5 Minute Major Marathon
If there’s one thing that has been an incredibly occurring theme over the first few days of the playoffs, it is the 5 minute major. The following palyers were given a major penalty and possibly a game misconduct for their respective offenses:
1) Andrew Shaw
- Penalty: Charging
- Victim: Mike Smith
- Injury: Smith appeared to be shaken up, but remained in the game.
- Consequences: Phoenix scored 1 goal on the 5 minute powerplay.
2) Byron Bitz
- Penalty: Elbowing
- Victim: Kyle Clifford
- Injury: Clifford left the game and did not play the following game.

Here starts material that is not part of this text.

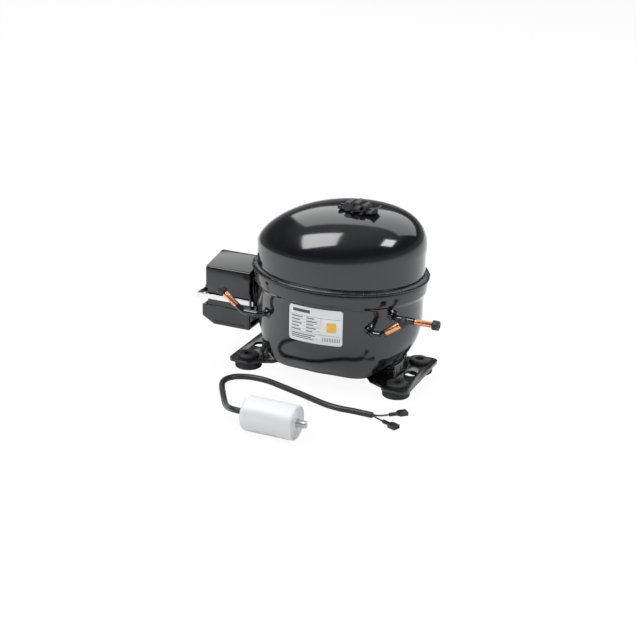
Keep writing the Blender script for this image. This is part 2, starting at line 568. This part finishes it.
for groove in (14.0, 11.4, 8.8):
    lid += [(groove + 0.5, CAN_L - 0.6), (groove + 0.2, CAN_L - 1.1), (groove - 0.2, CAN_L - 1.1), (groove - 0.5, CAN_L - 0.6)]
lid += [(6.4, CAN_L - 0.6), (6.0, CAN_L - 0.2), (4.6, CAN_L - 0.1), (4.05, CAN_L - 0.5)]
add_mesh("capacitor_lid_turned", [revolve(lid, can_axis, ALONG, 96, ring=True)], LID, replaces=("capacitor_lid",))
stud = [(0, CAN_L - 4), (4, CAN_L - 4), (4, CAN_L + 0.4)]
for k in range(6):
    start = CAN_L + 0.7 + 1.25 * k
    stud += [(3.5, start), (3.95, start + 0.45), (3.95, start + 0.75), (3.5, start + 1.2)]
stud += [(3.45, CAN_L + 9.2), (2.9, CAN_L + 10), (0, CAN_L + 10)]
add_mesh("capacitor_stud_turned", [revolve(stud, can_axis, ALONG, 64)], STUD, replaces=("capacitor_stud",))
add_mesh("lead_gland_turned", [revolve([(3.15, 2.9), (4.4, 2.9), (4.4, -0.4), (4.2, -1.0), (3.9, -4.4), (3.6, -5), (3.15, -5)],
                                       can_axis, ALONG, 48, ring=True)], SHEATH, replaces=("lead_gland",))

# ---------------------------------------------------------------- pieces that keep their CAD shape
KEPT = {
    STEEL: "terminal_header terminal_pins ground_screw spring_seats suspension_springs head_bolts stator_bolts reed_stop",
    GROUND: "suction_reed discharge_reed piston yoke_tube valve_plate oil_pickup",
    GLASS: "terminal_glass", CERAMIC: "ptc_pill", FIBRE: "head_gasket", NATURAL: "suction_muffler", SLEEVE: "motor_leads",
    CLIP: "top_clip start_relay connector_block overload_protector", COPPER: "discharge_loop", WINDING: "stator_windings",
    LAMINATION: "stator_core rotor_core", ALUMINIUM: "rotor_cage",
    IRON: "cylinder_block crankshaft counterweight cylinder_head slide_block oil_gallery_plug",
}
for mat, names in KEPT.items():
    for name in names.split():
        NODES[name].data.materials.clear()
        NODES[name].data.materials.append(mat)


# ---------------------------------------------------------------- stage and light
def white_for_camera(tree, plain, out_socket, share):
    """Mixes plain white into what the camera and mirror-like surfaces see of a stage piece."""
    path = tree.nodes.new("ShaderNodeLightPath")
    both = tree.nodes.new("ShaderNodeMath")
    both.operation = "MAXIMUM"
    tree.links.new(path.outputs["Is Camera Ray"], both.inputs[0])
    tree.links.new(path.outputs["Is Transmission Ray"], both.inputs[1])
    scaled = tree.nodes.new("ShaderNodeMath")
    scaled.operation = "MULTIPLY"
    scaled.inputs[1].default_value = share
    tree.links.new(both.outputs[0], scaled.inputs[0])
    glow = tree.nodes.new("ShaderNodeEmission")
    glow.inputs["Color"].default_value = (1, 1, 1, 1)
    mix = tree.nodes.new("ShaderNodeMixShader")
    tree.links.new(scaled.outputs[0], mix.inputs[0])
    tree.links.new(plain, mix.inputs[1])
    tree.links.new(glow.outputs[0], mix.inputs[2])
    tree.links.new(mix.outputs[0], out_socket)


def make_floor():
    size = 6.0
    mesh = bpy.data.meshes.new("floor")
    mesh.from_pydata([(-size, -size, 0), (size, -size, 0), (size, size, 0), (-size, size, 0)], [], [[0, 1, 2, 3]])
    floor = bpy.data.objects.new("floor", mesh)
    bpy.context.scene.collection.objects.link(floor)
    mat = bpy.data.materials.new("floor_white")
    mat.use_nodes = True
    tree = mat.node_tree
    tree.nodes.clear()
    out = tree.nodes.new("ShaderNodeOutputMaterial")
    diffuse = tree.nodes.new("ShaderNodeBsdfDiffuse")
    diffuse.inputs["Color"].default_value = (0.9, 0.9, 0.9, 1)
    white_for_camera(tree, diffuse.outputs[0], out.inputs["Surface"], 0.94)
    mesh.materials.append(mat)


def make_world():
    world = bpy.data.worlds.new("studio")
    bpy.context.scene.world = world
    world.use_nodes = True
    tree = world.node_tree
    tree.nodes.clear()
    out = tree.nodes.new("ShaderNodeOutputWorld")
    coords = tree.nodes.new("ShaderNodeTexCoord")
    split = tree.nodes.new("ShaderNodeSeparateXYZ")
    tree.links.new(coords.outputs["Generated"], split.inputs[0])
    by_height = tree.nodes.new("ShaderNodeValToRGB")
    stops = by_height.color_ramp.elements
    stops[0].position, stops[0].color = 0.0, (0.62, 0.66, 0.74, 1)
    stops[1].position, stops[1].color = 1.0, (0.95, 0.97, 1.0, 1)
    for place, grey in ((0.10, 0.42), (0.24, 0.10), (0.50, 0.10), (0.72, 0.55)):
        stop = stops.new(place)
        stop.color = (grey, grey * 1.03, grey * 1.1, 1)
    tree.links.new(split.outputs["Z"], by_height.inputs["Fac"])
    soft = tree.nodes.new("ShaderNodeBackground")
    soft.inputs["Strength"].default_value = 0.5
    tree.links.new(by_height.outputs["Color"], soft.inputs["Color"])
    white = tree.nodes.new("ShaderNodeBackground")
    white.inputs["Color"].default_value = (1, 1, 1, 1)
    path = tree.nodes.new("ShaderNodeLightPath")
    mix = tree.nodes.new("ShaderNodeMixShader")
    tree.links.new(path.outputs["Is Camera Ray"], mix.inputs[0])
    tree.links.new(soft.outputs[0], mix.inputs[1])
    tree.links.new(white.outputs[0], mix.inputs[2])
    tree.links.new(mix.outputs[0], out.inputs["Surface"])


def area_light(name, place, target, size, power, colour=(1, 1, 1), turn=0.0):
    data = bpy.data.lights.new(name, "AREA")
    data.shape = "RECTANGLE"
    data.size, data.size_y = size
    data.energy = power
    data.color = colour
    lamp = bpy.data.objects.new(name, data)
    lamp.location = place
    lamp.rotation_euler = (Vector(target) - Vector(place)).to_track_quat("-Z", "Y").to_euler()
    lamp.rotation_euler.rotate_axis("Z", math.radians(turn))
    bpy.context.scene.collection.objects.link(lamp)


bpy.context.scene.view_settings.view_transform = "Standard"
make_floor()
make_world()
area_light("key", (-0.62, -0.62, 1.25), (0, 0, 0.1), (0.8, 0.8), 17, turn=45)
area_light("side", (0.95, -0.3, 0.95), (0, 0, 0.1), (0.4, 0.4), 6, (0.95, 0.97, 1.0), turn=45)
area_light("top", (0.0, 1.5, 1.9), (0, 0, 0.1), (4.5, 2.2), 60)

- Consequences: Los Angeles scored 1 goal on the 5 minute powerplay.
3) Carl Hagelin
- Penalty: Elbowing
- Victim: Daniel Alfredsson
- Injury: Alfredsson left the game and did not return.
- Consequences: Ottawa did not score on the powerplay.
4) Matt Carkner
- Penalty: Fighting
- Victim: Brian Boyle
- Injury: Boyle did not leave the game.
- Consequences: New York did not score on the powerplay.